Tuesday, March 23 2010

Japanese in email

Just some random info:

  • If the email doesn’t use MIME headers at all, it’s almost certainly encoded in Shift-JIS (or, more likely, the Microsoft variant CP-932, also known as Windows-31J).
  • If it has a proper Content-Type header with RFC 2047 encoding for the header lines, it’s almost certainly encoded in ISO-2022-JP, and your mailer should figure this out correctly.
  • …unless their software encoded the header in Shift-JIS but claimed it was ISO-2022-JP, which I’ve seen a few times. In one case, the Subject and body were right, but the From header was in Shift-JIS.

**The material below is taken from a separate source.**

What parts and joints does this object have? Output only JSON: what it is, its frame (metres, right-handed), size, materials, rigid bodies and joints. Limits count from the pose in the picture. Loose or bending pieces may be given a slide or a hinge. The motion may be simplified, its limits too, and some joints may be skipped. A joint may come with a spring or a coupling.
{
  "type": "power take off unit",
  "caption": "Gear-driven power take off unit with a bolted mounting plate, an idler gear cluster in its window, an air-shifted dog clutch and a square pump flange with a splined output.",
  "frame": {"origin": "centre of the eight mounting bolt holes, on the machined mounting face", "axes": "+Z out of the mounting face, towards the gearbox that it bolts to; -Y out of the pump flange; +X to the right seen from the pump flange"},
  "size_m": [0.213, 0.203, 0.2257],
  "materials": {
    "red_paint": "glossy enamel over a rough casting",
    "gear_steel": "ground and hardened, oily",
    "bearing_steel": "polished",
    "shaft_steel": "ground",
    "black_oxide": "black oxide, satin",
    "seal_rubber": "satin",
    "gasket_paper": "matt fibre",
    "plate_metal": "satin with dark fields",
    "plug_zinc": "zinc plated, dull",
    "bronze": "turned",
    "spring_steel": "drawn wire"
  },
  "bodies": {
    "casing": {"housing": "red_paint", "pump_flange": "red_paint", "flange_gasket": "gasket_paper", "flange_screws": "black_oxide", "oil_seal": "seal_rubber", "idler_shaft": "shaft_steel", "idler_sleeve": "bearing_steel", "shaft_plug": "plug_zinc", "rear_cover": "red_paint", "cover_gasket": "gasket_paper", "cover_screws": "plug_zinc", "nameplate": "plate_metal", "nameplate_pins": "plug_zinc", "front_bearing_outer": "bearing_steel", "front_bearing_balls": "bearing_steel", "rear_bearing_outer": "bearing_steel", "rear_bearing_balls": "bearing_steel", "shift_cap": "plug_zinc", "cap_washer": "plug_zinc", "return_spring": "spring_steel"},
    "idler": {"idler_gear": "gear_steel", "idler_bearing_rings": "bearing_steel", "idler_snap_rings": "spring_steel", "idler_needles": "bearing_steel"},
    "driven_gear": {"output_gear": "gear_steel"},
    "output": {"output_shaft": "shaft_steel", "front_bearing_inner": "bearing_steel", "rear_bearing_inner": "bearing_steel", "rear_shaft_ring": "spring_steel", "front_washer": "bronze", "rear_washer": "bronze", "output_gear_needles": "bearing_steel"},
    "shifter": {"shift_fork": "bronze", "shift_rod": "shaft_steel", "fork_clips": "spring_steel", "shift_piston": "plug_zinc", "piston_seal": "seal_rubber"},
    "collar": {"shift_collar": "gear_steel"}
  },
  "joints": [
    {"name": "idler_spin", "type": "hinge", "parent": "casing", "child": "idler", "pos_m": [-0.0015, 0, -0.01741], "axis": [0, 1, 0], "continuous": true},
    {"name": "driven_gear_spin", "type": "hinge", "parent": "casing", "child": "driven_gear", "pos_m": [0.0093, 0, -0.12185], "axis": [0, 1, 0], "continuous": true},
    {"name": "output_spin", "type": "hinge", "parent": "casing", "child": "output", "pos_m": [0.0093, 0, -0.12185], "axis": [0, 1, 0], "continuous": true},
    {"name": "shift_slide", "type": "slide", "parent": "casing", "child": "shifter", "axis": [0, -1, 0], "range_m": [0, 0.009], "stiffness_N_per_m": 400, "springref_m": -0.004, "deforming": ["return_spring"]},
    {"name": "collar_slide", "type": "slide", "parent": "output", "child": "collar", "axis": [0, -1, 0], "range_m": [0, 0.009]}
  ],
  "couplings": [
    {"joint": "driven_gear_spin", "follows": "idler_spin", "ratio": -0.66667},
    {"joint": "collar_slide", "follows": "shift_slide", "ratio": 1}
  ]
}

  • Unicode is still quite rare in Japan, and cellphones in particular will ignore the headers and simply decode the message as if it were ISO-2022-JP. If someone tells you that your email is mojibake (文字化け, literally “character corruption”), force your mailer to set the right encoding. For Apple’s Mail.app, the command is:
       defaults write com.apple.mail NSPreferredMailCharset ISO-2022-JP
  • Oddly enough, most phones will apparently handle raw Shift-JIS; at least, spammers feel comfortable using it.

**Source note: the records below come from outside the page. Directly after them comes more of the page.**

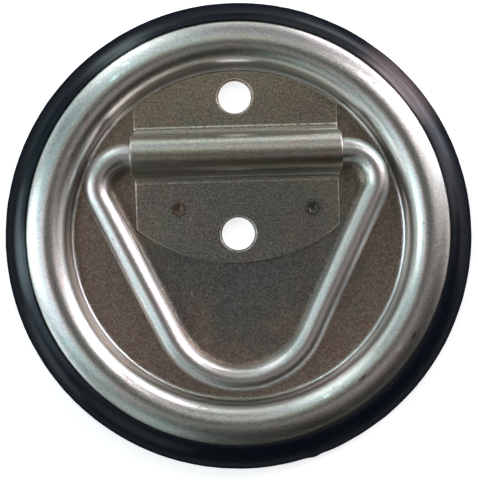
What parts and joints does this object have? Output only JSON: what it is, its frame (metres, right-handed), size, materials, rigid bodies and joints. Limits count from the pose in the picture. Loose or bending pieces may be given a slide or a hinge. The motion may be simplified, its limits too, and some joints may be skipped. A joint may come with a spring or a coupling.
{
  "type": "recessed pad eye",
  "caption": "Round recessed lashing point: pressed dish with rubber rim seal, strap bracket over the hinge bar, and a triangular ring that folds flat into the recess.",
  "frame": {"origin": "centre of the dish on the seating plane, which is the underside of the rim seal", "axes": "+Z out of the deck, +X along the hinge bar of the ring, +Y from the centre of the dish towards the hinge"},
  "size_m": [0.12, 0.12, 0.0101],
  "materials": {
    "dish_steel": "bright zinc plate, satin",
    "bracket_steel": "bright zinc plate, satin",
    "ring_steel": "bright zinc plate, satin",
    "weld_steel": "zinc-plated weld metal",
    "seal_rubber": "matte black, moulded"
  },
  "bodies": {
    "dish": {"dish_pan": "dish_steel", "ring_bracket": "bracket_steel", "spot_welds": "weld_steel", "rim_seal": "seal_rubber"},
    "ring": {"tie_ring": "ring_steel", "ring_weld": "weld_steel"}
  },
  "joints": [
    {"name": "ring_lift", "type": "hinge", "parent": "dish", "child": "ring", "pos_m": [0, 0.0206, 0.00045], "axis": [-1, 0, 0], "range_deg": [0, 95]}
  ]
}
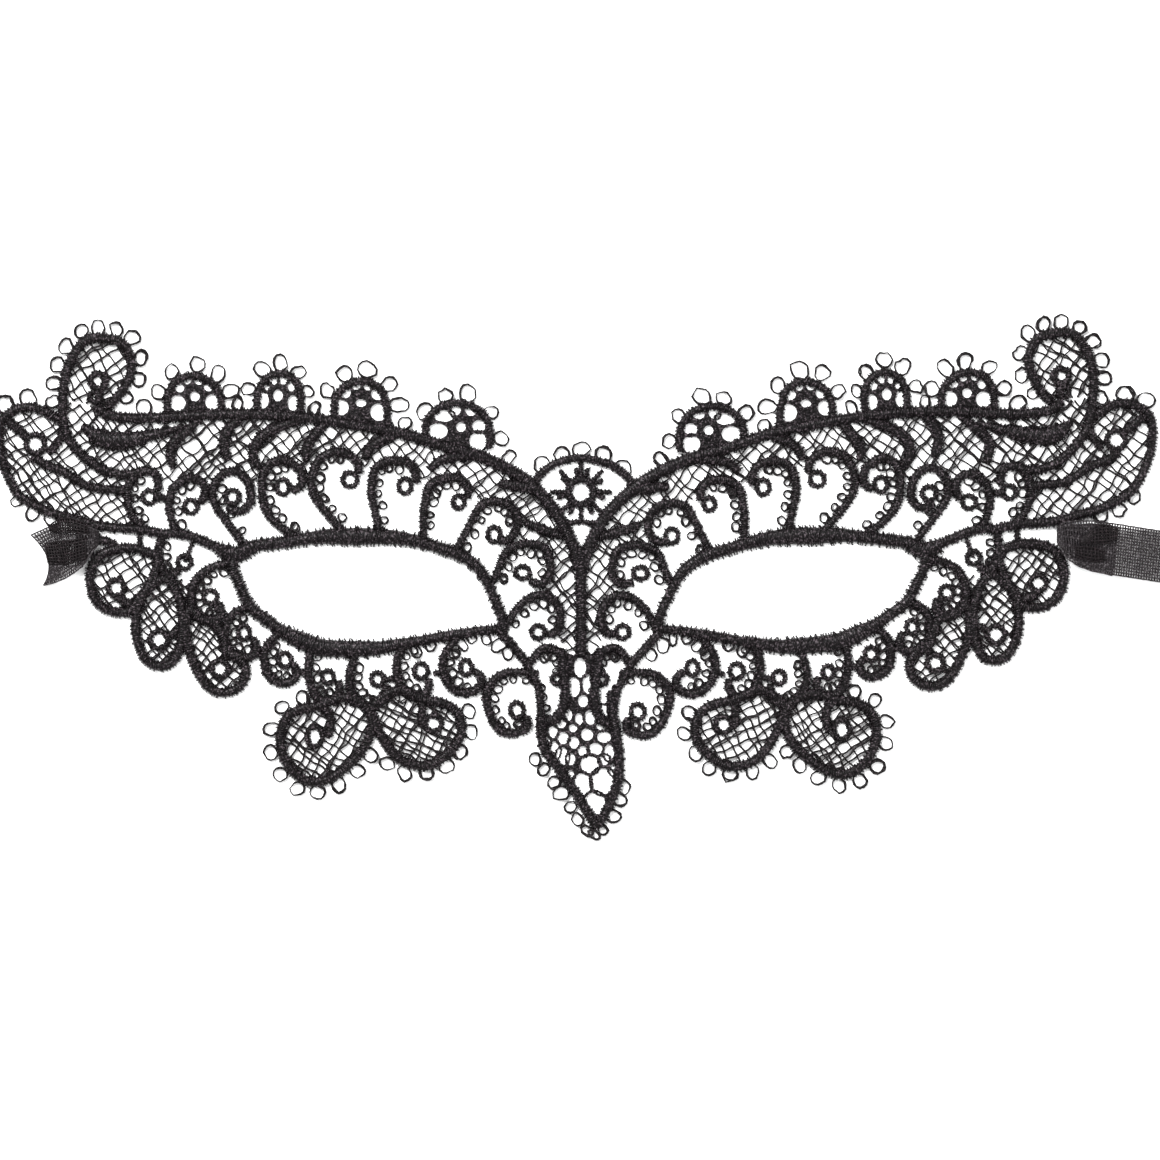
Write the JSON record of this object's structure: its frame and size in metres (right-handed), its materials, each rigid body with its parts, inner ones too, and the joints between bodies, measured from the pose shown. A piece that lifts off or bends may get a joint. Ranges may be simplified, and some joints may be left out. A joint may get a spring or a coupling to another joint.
{
  "type": "butterfly eye mask",
  "caption": "Flat embroidered lace eye mask with eye openings, scrolled scalloped edges, a pointed nose tip and ribbon ties looped through its sides.",
  "frame": {"origin": "on the lace's flat back, on the centre line between the eyes", "axes": "+X across the mask, +Y towards the forehead, +Z out of the lace's face, away from the wearer"},
  "size_m": [0.2401, 0.1029, 0.0035],
  "materials": {
    "lace_thread": "matte",
    "ribbon_weave": "satin"
  },
  "bodies": {
    "root": {"lace_mask": "lace_thread", "ribbon_tie_left": "ribbon_weave", "ribbon_tie_right": "ribbon_weave"}
  },
  "joints": []
}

  • If the body encoding is specified, but the headers are not RFC 2047 encoded, then the headers usually are encoded the same, but not always. Mail.app reliably guesses wrong for these.
  • Messages are generally formatted for a fixed-width font where most characters are double-width, not just the kanji and kana. Graphics characters and emoticons are quite common, and many messages will look like crap in the wrong sort of font. This also applies to blog entries.
  • The EUC-JP encoding basically doesn’t exist outside of legacy Unix code and old data files.
  • Japanese spam tends to be polite, grammatically correct, and riddled with loanwords.